I also think GC is getting mature enough for fairly reliable mental models to form. The throughput/latency tradeoff that this article mentions is an important aspect; minimizing total memory usage may be another.
He also mentioned that the JVM GC does a lot of online tuning, so the max pause times may drop over a longer run of the program. This is similar to the Racket GC, where the maximum pauses are >100ms at the start of the run, but converge to around 20ms as the program continues to run.
It would be nice to run the benchmarks for a longer period of time, and only measure max pause times once this "ramp up" period is over.
The need to tweak parameters is a big weakness in Java's GC. If Go's GC now performs as good or better "out of the box" than Java's does after expert tweaking, that's fantastic.
Yeah it takes a few thousand calls for the JVM to "warm up". It's surprisingly noticeable on speed and latency, but I'm less knowledgeable about the GC.

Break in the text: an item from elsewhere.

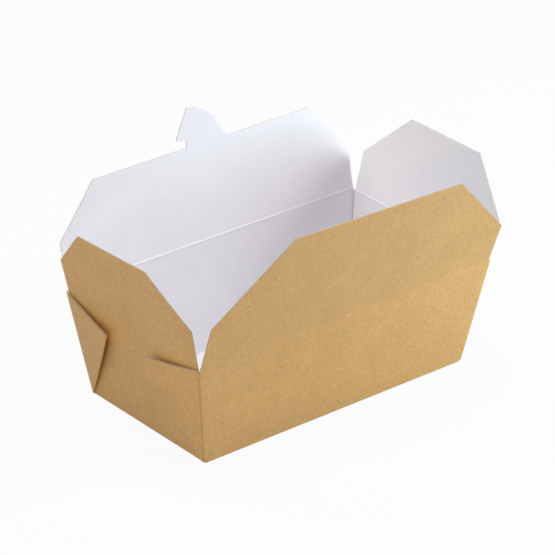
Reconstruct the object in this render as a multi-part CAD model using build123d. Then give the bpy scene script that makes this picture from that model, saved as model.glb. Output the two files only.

I think we need to modify the benchmark to give enough time for the RTS to "warmup" before timing max pause times. This will provide a fairer comparison, since the end goal is to evaluate languages for web servers with large heaps and low latency requirements.
You'd probably use load balancing to send some traffic to new images while they warm up. At lower volumes, you shouldn't be hitting GC pauses mid request. Then after a certain point you point everything to the new version. This is good for QA too.
- your programming language and runtime aren't equally good at everything and never will be - you have to choose your environment based on your anticipated workload - you have to understand what your anticipated workload actually is - you can't just treat the garbage collector as a magic box that does the memory thing for you
Unless, of course, you're writing software which is nowhere near the performance boundaries of the system and never will be.
Can't say I share the author's surprise about the JVM's performance, but I never did like Java anyway.